Yet it is not altogether improbable that in the Samothracian or Cabeiric mysteries the link between the Asiatic and Greek popular schemes of mythology lay concealed. Of these mysteries there are conflicting accounts, and, perhaps, there were variations of doctrine in the lapse of ages and intercourse with other systems. But, upon a review of all that is left to us on this subject in the writings of the ancients, we may, I think, make out thus much of an interesting fact,—that 'Cabiri', impliedly at least, meant 'socii, complices,' having a hypostatic or fundamental union with, or relation to, each other; that these mysterious divinities were, ultimately at least, divided into a higher and lower triad; that the lower triad, 'primi quia infimi,' consisted of the old Titanic deities or powers of nature, under the obscure names of 'Axieros, Axiokersos,' and 'Axiokersa,' representing symbolically different modifications of animal desire or material action, such as hunger, thirst, and fire, without consciousness; that the higher triad, 'ultimi quia superiores,' consisted of Jupiter, (Pallas, or Apollo, or Bacchus, or Mercury, mystically called 'Cadmilos') and Venus, representing, as before, the [Greek (transliterated): nous] or reason, the [Greek: logos] or word or communicative power, and the [Greek: eros] or love;-that the 'Cadmilos' or Mercury, the manifested, communicated, or sent, appeared not only in his proper person as second of the higher triad, but also as a mediator between the higher and lower triad, and so there were seven divinities; and, indeed, according to some authorities, it might seem that the 'Cadmilos' acted once as a mediator of the higher, and once of the lower, triad, and that so there were eight Cabeiric divinities. The lower or Titanic powers being subdued, chaos ceased, and creation began in the reign of the divinities of mind and love; but the chaotic gods still existed in the abyss, and the notion of evoking them was the origin, the idea, of the Greek necromancy.
These mysteries, like all the others, were certainly in connection with either the Phoenician or Egyptian systems, perhaps with both. Hence the old Cabeiric powers were soon made to answer to the corresponding popular divinities; and the lower triad was called by the uninitiated, Ceres, Vulcan or Pluto, and Proserpine, and the 'Cadmilos' became Mercury. It is not without ground that I direct your attention, under these circumstances, to the probable derivation of some portion of this most remarkable system from patriarchal tradition, and to the connection of the Cabeiri with the Kabbala.

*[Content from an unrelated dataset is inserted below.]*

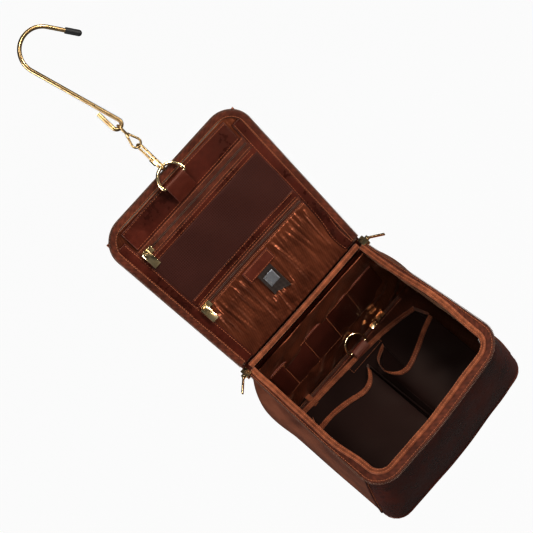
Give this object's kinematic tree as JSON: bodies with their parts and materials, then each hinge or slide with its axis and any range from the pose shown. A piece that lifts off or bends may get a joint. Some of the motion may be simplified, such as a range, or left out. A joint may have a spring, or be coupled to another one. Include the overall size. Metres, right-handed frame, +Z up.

The Samothracian mysteries continued in celebrity till some time after the commencement of the Christian era. [2] But they gradually sank with the rest of the ancient system of mythology, to which, in fact, they did not properly belong. The peculiar doctrines, however, were preserved in the memories of the initiated, and handed down by individuals. No doubt they were propagated in Europe, and it is not improbable that Paracelsus received many of his opinions from such persons, and I think a connection may be traced between him and Jacob Behmen.
The Asiatic supernatural beings are all produced by imagining an excessive magnitude, or an excessive smallness combined with great power; and the broken associations, which must have given rise to such conceptions, are the sources of the interest which they inspire, as exhibiting, through the working of the imagination, the idea of power in the will. This is delightfully exemplified in the 'Arabian Nights' Entertainments', and indeed, more or less, in other works of the same kind. In all these there is the same activity of mind as in dreaming, that is—an exertion of the fancy in the combination and recombination of familiar objects so as to produce novel and wonderful imagery. To this must be added that these tales cause no deep feeling of a moral kind—whether of religion or love; but an impulse of motion is communicated to the mind without excitement, and this is the reason of their being so generally read and admired.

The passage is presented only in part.